> **GIVEN PROBLEM**:
Lines that hold the word "bends" should be located and copied.

>> Begin

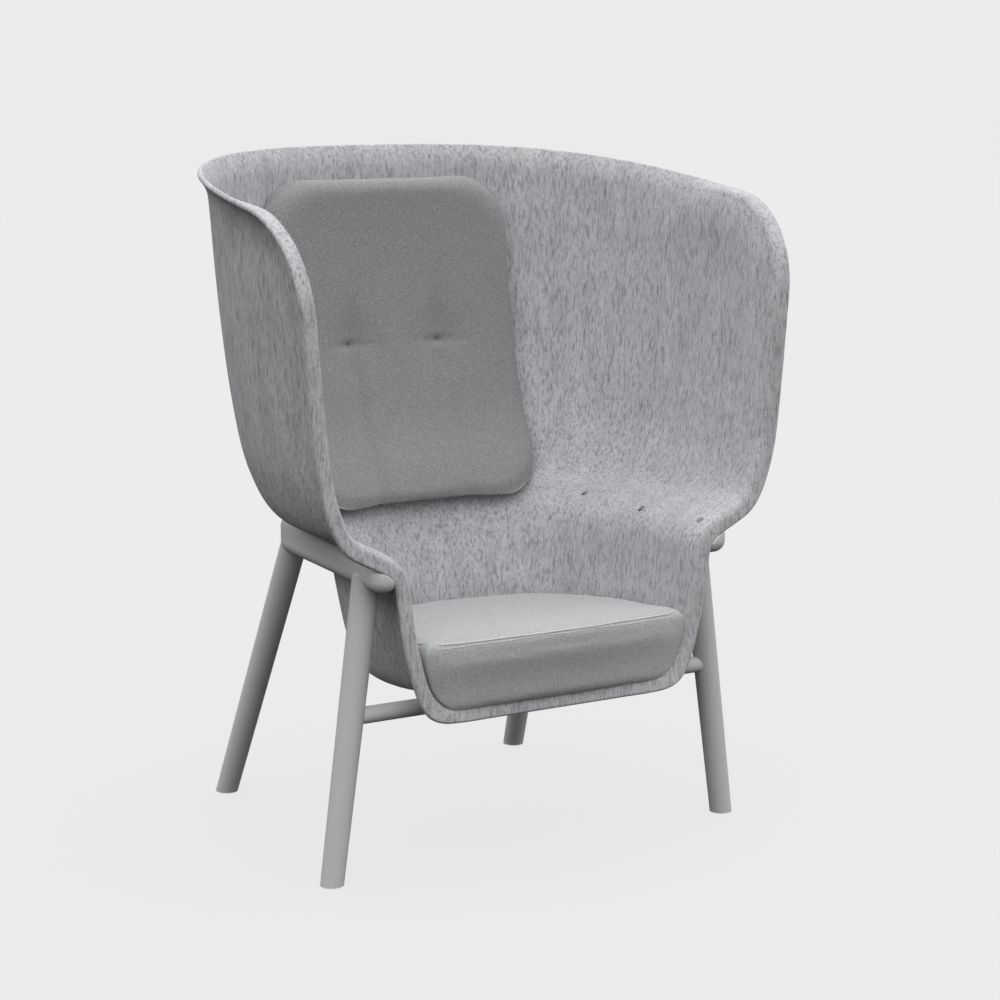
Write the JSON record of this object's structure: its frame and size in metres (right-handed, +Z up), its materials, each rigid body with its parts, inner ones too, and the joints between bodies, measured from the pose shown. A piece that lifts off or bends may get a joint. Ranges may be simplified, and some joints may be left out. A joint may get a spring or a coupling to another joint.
{
  "type": "acoustic high back lounge chair",
  "caption": "High-back lounge chair: a moulded felt shell with wings, arm shelves and a bucket seat, loose seat and back cushions, on a painted round-leg frame.",
  "frame": {"origin": "centre of the bounding box's base, on the floor", "axes": "+Z up, the chair faces -Y, +X is to the right of a person looking at its front"},
  "size_m": [1.078, 0.7637, 1.2917],
  "materials": {
    "felt": "matt moulded felt with darker fibre streaks",
    "seat_fabric": "fine woven grey",
    "back_fabric": "fine woven grey",
    "frame_paint": "matt light grey",
    "dowel_wood": "plain beech",
    "screw_steel": "dark",
    "glide_plastic": "grey"
  },
  "bodies": {
    "root": {"felt_shell": "felt", "seat_cushion": "seat_fabric", "back_cushion": "back_fabric", "left_side_rail": "frame_paint", "right_side_rail": "frame_paint", "front_left_leg": "frame_paint", "front_right_leg": "frame_paint", "rear_left_leg": "frame_paint", "rear_right_leg": "frame_paint", "front_stretcher": "frame_paint", "leg_dowels": "dowel_wood", "shell_screws": "screw_steel", "foot_glides": "glide_plastic"}
  },
  "joints": []
}
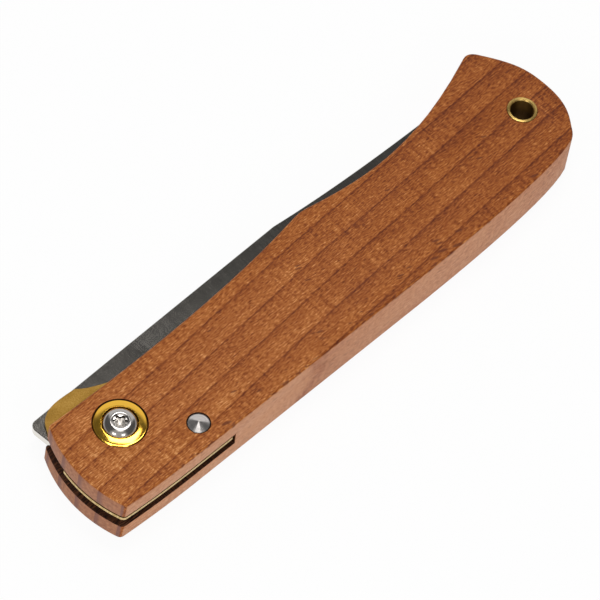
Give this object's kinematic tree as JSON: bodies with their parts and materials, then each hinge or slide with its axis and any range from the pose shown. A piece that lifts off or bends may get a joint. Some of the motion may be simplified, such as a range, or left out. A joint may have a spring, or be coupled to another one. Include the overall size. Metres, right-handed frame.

>> End

> **SOLUTION BELOW**:
Write the JSON record of this object's structure: its frame and size in metres (right-handed, +Z up), its materials, each rigid body with its parts, inner ones too, and the joints between bodies, measured from the pose shown. A piece that lifts off or bends may get a joint. Ranges may be simplified, and some joints may be left out. A joint may get a spring or a coupling to another joint.
Give this object's kinematic tree as JSON: bodies with their parts and materials, then each hinge or slide with its axis and any range from the pose shown. A piece that lifts off or bends may get a joint. Some of the motion may be simplified, such as a range, or left out. A joint may have a spring, or be coupled to another one. Include the overall size. Metres, right-handed frame.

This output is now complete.